Pensando bem, agora acho que o processo de “O Olhar de Neuza” não me trouxe uma acomodação não. Fez eu me questionar muito sobre minha vida, como a Neuza, e isso me deixou mal, com aquela tal “angústia no peito que sobe até a garganta e forma um nó apertado”. “Pensei até em desisti de tudo”, “jogar tudo pro alto e viver no meio do mato”. Procurei até um terapeuta. Viver em grupo dói. Fazer Teatro de Grupo é uma experiência que cutuca, alfineta o coração, a alma. Viver em grupo, grupo de verdade, me faz pensar tudo isso. Daí me pergunto: porque continuo fazendo? Será que apenas pelo motivo de ver que o espetáculo ficou lindo, tocante, um “tiro certeiro”? Fazendo mais analogias com o espetáculo: “muita gente consegue viver bem melhor sem querer achar um caminho, nem sequer suspeitar que seja necessário achá-lo”. Pois é. Pensar me traz os mesmos sentimentos que a Neuza sente. Que estranho. E o que será que faço com isso? Não sei, talvez não haja resposta pra todos esses questionamentos. E ir apenas caminhado...
Mas, continuando... e fazendo uma autocrítica: eu poderia ter exercido melhor a minha função de assistente de direção. E agora me defendendo da minha autocrítica: eu acho que fui até onde eu poderia ter ido. Às vezes o racional exige coisas que o emocional não deixa cumprir, e essa é mais uma contradição em mim. E talvez tenha sido bom, pois o resultado do espetáculo ficou muito bom. Não digo que ficou bom apenas por acreditar no nosso “filho”, mas por ver muito a reação da maioria do público. O trabalho agradou muita gente, e fez muita gente sair pensando sobre a sua própria vida. Neuza “mexeu” com as pessoas. Mas fico desconfiado com toda essa “bondade” do espetáculo. Quando tudo está muito bom eu desconfio. Será que isso pode trazer uma acomodação para o grupo, e faça com que o trabalho enfraqueça? Será que achar o espetáculo muito bom não é uma armadilha contra nós mesmo? Fico receoso, mas espero que as respostas sejam “não”.

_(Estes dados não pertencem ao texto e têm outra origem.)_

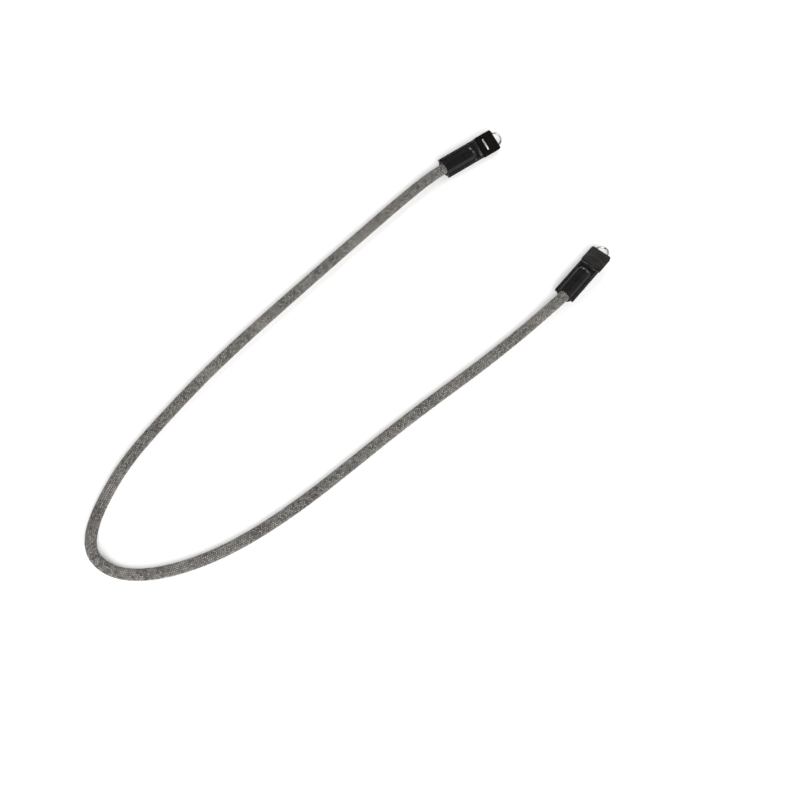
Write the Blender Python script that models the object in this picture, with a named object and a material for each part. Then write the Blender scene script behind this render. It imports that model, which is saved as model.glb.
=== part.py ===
"""Neck strap for a camera: one braided rope with a leather sleeve, a guard pad and a D-ring at each end.

The strap lies on a flat surface at z = 0, in one open loop. Lengths are in metres.
Each end fitting is modelled in a frame of its own: +X runs out of the sleeve's mouth plane
towards the ring, +Y runs across the strap, and z = 0 is the surface.
"""
import math

import bmesh
import bpy
import numpy as np
from mathutils import Matrix, Vector

MM = 0.001

# Rope
ROPE_DIAMETER = 9.0 * MM
ROPE_FREE_LENGTH = 898.0 * MM
ROPE_GRIP = 26.0 * MM
ROPE_FIT = 0.3 * MM
ROPE_SETTLE = 45.0 * MM
SAMPLES_PER_SPAN = 2

# Leather sleeve, two layers sewn together beside the rope
LEATHER = 1.5 * MM
FLANGE_WIDTH = 2.2 * MM
DOME_LENGTH = 5.5 * MM
TONGUE_LENGTH = 5.0 * MM
EDGE_ROUND = 0.5 * MM

# Leather guard pad of two layers round the ring, sewn between the sleeve's layers by a tab
GUARD_LENGTH = 17.0 * MM
GUARD_WIDTH = 18.0 * MM
GUARD_WALL = 1.0 * MM
GUARD_FRONT_CORNER = 1.8 * MM
GUARD_BACK_CORNER = 1.2 * MM
GUARD_EDGE_ROUND = 0.8 * MM
TAB_LENGTH = 5.5 * MM
TAB_WIDTH = 10.5 * MM
TAB_THICKNESS = 1.8 * MM
SEAT_GAP = 0.3 * MM

# Steel D-ring, held in the guard pad, with its bar in a window of one face
WIRE_DIAMETER = 1.7 * MM
RING_WIDTH = 12.5 * MM
RING_LENGTH = 18.1 * MM
RING_CORNER = 1.7 * MM
BAR_SETBACK = 6.1 * MM
BAR_SUNK = 0.25 * MM
WINDOW_MARGIN = 0.15 * MM

# The lay on the surface, drawn in millimetres for a rope whose free length is the drawn one:
# each sleeve's mouth with its heading, and the free route from the left mouth to the right one.
# The right fitting is turned over and lies nearly flat, and the left one's roll is worked out below
DRAWN_FREE_LENGTH = 898.0 * MM
LEFT_MOUTH = (-62.8, 49.0)
LEFT_HEADING = math.radians(37.5)
RIGHT_MOUTH = (29.1, -82.8)
RIGHT_HEADING = math.radians(53.5)
RIGHT_ROLL = math.radians(188.0)
FREE_ROUTE = (
    (-79.3, 34.9),
    (-110.3, 1.9),
    (-154.8, -49.1),
    (-198.8, -100.1),
    (-241.8, -152.6),
    (-280.8, -207.1),
    (-301.8, -242.1),
    (-312.8, -269.1),
    (-318.8, -293.1),
    (-316.3, -314.6),
    (-302.3, -327.6),
    (-282.3, -331.1),
    (-262.8, -328.1),
    (-243.8, -321.6),
    (-226.3, -313.1),
    (-193.3, -291.1),
    (-161.3, -264.1),
    (-130.3, -234.6),
    (-81.8, -188.6),
    (-31.8, -143.6),
    (16.7, -96.0),
)

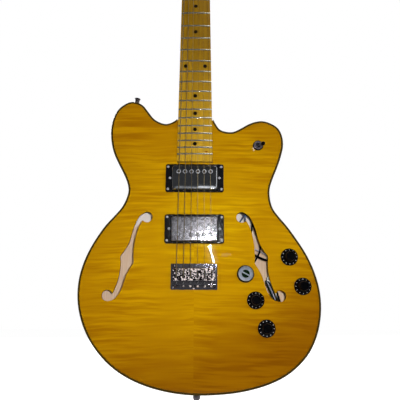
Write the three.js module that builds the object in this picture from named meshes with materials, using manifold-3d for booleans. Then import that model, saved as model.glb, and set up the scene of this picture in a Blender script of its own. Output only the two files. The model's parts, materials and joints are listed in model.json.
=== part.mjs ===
// Semi-hollow electric guitar: maple top with two f-holes, centre block, bolted maple neck, two covered
// pickups, five knobs, a selector switch and a fixed bridge with six saddles.
// Sizes are in millimetres. +Z runs up the neck, +X is the treble side and the front faces -Y.
// The origin is the middle of the nut line, in the plane of the top's face.

import * as THREE from "three";
import { mergeVertices } from "three/addons/utils/BufferGeometryUtils.js";
import Module from "manifold-3d";

const wasm = await Module();
wasm.setup();

// Driving dimensions

const scale_length = 648;
const fret_count = 22;
const string_count = 6;

// Between pieces that slide in, pass through or seat on a curve
const clearance = 0.3;
// Between glued wooden edges
const glue_line = 0.1;
// How far a cutting solid reaches past the face that it cuts
const overrun = 4;
// Sides of a small round pin, and of one that others turn on or that stands in a knob
const pin_sides = 6;
const shaft_sides = 8;

const body = {
  length: 450.7,
  width: 362.4,
  depth: 45,
  tail_below_bridge: 177.7,
  top: 4.5,
  back: 4,
  wall: 8,
  binding: 3,
  binding_round: 0.8,
  block_width: 100,
};

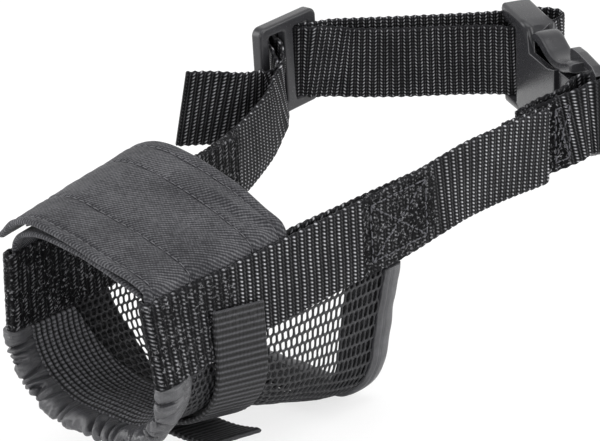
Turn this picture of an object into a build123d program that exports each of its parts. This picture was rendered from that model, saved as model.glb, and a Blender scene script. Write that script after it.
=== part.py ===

Sou muito reticente. E a Neuza me deixa mais reticente ainda. Não sei se por medo de errar, ou de falar bobagens que eu me arrependa depois. Mas assim como eu, o espetáculo também é reticente. A conclusão da Neuza de todos seus questionamentos é continuar andando, indo pra frente. E o que fica mais forte em mim, e nela também, são as imagens bobas e sem muitos significados aparentes, como o saco plástico que voa com o vento... a rosa vermelha que me conta mentiras encantadas... as folhas secas que se despregam do tecido vermelho... uma vela que se apaga... uma escuridão... um silenciar... 

Um comentário:

  1. Ponto final, ponto final e ponto final: . . . reticências!!!
    me identifico em muitas de suas reticências, agradeço por compartilhar seu olhar para eu ME olhar.